Lessons from the Sinking of the Titanic

Rebel of Oz — therebel.org May 18, 2014

Imagine being one of the passengers on the Titanic during its maiden voyage from Southampton, England, to New York City. I’m not talking about being one of the first class passengers with a rescue boat reserved to them, but second or third class. What would you do when you realise that the ship has been hit by an iceberg and is about to sink?

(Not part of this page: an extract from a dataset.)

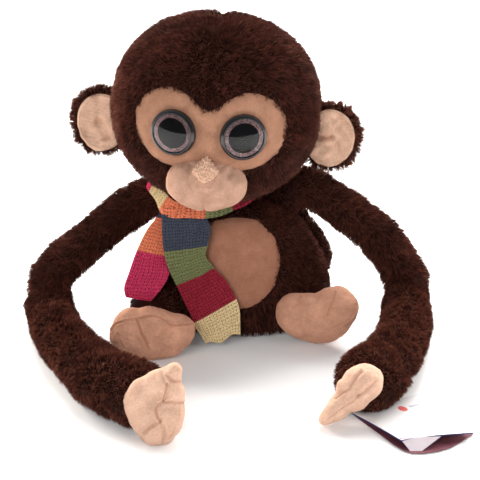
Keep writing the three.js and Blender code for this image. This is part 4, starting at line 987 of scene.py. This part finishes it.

Most people probably would just panic and try to get off like rats from a sinking ship. Other would curse and swear at the designers of the vessel and the shipping line, because of their negligence, greed and the injustice, not to provide sufficient numbers of rescue boats. Or they would go on about their recklessness, choosing an unsafe course for the sake of breaking the record of the fastest voyage across the Atlantic. Some would even go as far as suspecting a conspiracy, an attempt on the life of one or more of the passengers, or simply a case of insurance fraud.
What other options do you have available? You could act like one of the gentlemen portrayed in the Titanic movie and go down in style, listening to nice music and getting drunk. For some reason, I really like this option, but unfortunately, it isn’t available on cattle class. Or you could hug your loved ones, tell them how much you love them and pray to God for a miracle. Not a bad one either, and way more dignified, but you – and your loved ones – still would not survive.
What could we really do without ending up dead? One option would be to arm ourselves with a group of like-minded people and seize one of the scarce rescue boats. You might want to justify this violent approach by saying it’s unfair to reserve rescue boats only to the privileged first class passengers, but is that really the fault of the very passengers you are depriving of their rescue boat seats? What is more, the authorities will probably hang you or throw you into a dungeon for the rest of your life the moment you set your foot on dry land.
I have something better to suggest. You could build your own rescue boat. Remember you are one of the passengers in cattle class. There are bound to be items and skills around that can be used to build some kind of float that keeps you above water until rescue arrives. Maybe you are not exactly a do-it-yourself kind of a guy or you need help to get it done. What must do then is to get other people to stay calm just like you and work together on your life-saving plan.
My readers probably get by now where I am heading. Yes, the situation is grim and it’s getting worse every day. It’s easy enough to tell yourself that Armageddon has already started and we are all doomed, but what good comes out of doing that?! If you have already made up your mind that there is no escape, the least you can do is go down in dignity and – if you can afford it – do it in style. Personally, I prefer using our amazing brains to find a solution in which we don’t end up dead or as zombified slaves. The least we owe our ancestors, who made countless sacrifices so that we will live, is to die resisting, instead of being weak and trot to the slaughterhouse like a flock of sheep. And by resisting, let me make that perfectly clear, I don’t mean read and write defaitist articles that only make people feel worse.
We must work out a plan that ensures our survival in freedom and dignity. We need to develop an electrifying vision that inspires other people to work with us. This goes far beyond being upbeat in the face of gloom and doom. It’s about leading mankind on a path to survival. I couldn’t imagine doing anything more rewarding. It’s real hero stuff.